All Jews who are ‘scholars’ - or at least perceived by the general public to be so because they stand out by their dress and behaviour - automatically and immediately represent the religious community. 

They need to be aware that in essence, ethics are relative not just to them but also to the culture in which they find themselves. And when it comes to ethics, that outside culture - as we have seen - is in many ways is the final arbiter of what constitutes ethical behaviour.

For Torah ethics to be effective, all people who are seen to represent Judaism need to remember that they are not the only ones defining the societal parameters of acceptable ethical behaviour.

In the final analysis, ethical behaviour or Kidush haShem - whether we agree or not - is not only defined by us; but is the unwritten language, common denominator, partnership and contract between all human beings.

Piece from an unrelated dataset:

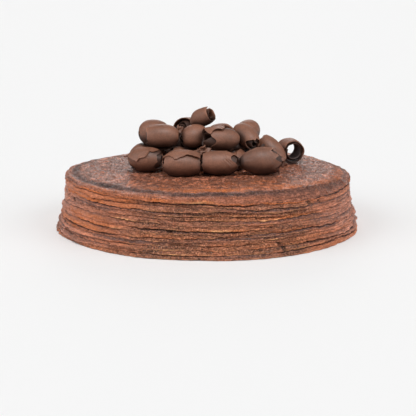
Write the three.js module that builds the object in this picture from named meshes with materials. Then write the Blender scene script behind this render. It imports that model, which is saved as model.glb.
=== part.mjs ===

[1] Of that 1000, about 120 were Tanaim.
[2] Parenthesis mine.
[3] Derech Eretz Zeira, 5:2.  Derech Eretz Zeira is a small Talmudic tractate embedded within Derech Eretz Zutra. It deals with the norms of rabbinic etiquette.
[4] Mechilta deKaspa, Mishpatim.
[5] Parenthesis mine.
[6] Sanhedrin 23a. This text is quoting a Braita.
[7] Chagiga 3:1.
[8] Masechet Soferim 14:11.
[9] Shabbat 62b.
[10] Derech Eretz Zeira, 6:1.
[11] Parenthesis mine.
[12] Although the reference to evil spirits and demons is common particularly in the Babylonian Talmud (as was demonology popular in Zoroastrian Babylonia; see here and here and here) Rambam and other rationalists did not believe demons were a Jewish idea.
[13] Pesachim 112b. (I have used a more readable and modern English in all Talmudic excerpts and other quotations.)
[14] Chulin 91a.
[15] We see this in the reference to Chulin above the scholar is specified as the one to avoid the dangers of demons at night.
[16] Berachot 43b.
[17] Ibid.
[18] See note 12 for links to Babylonian influences on the Babylonian Talmud.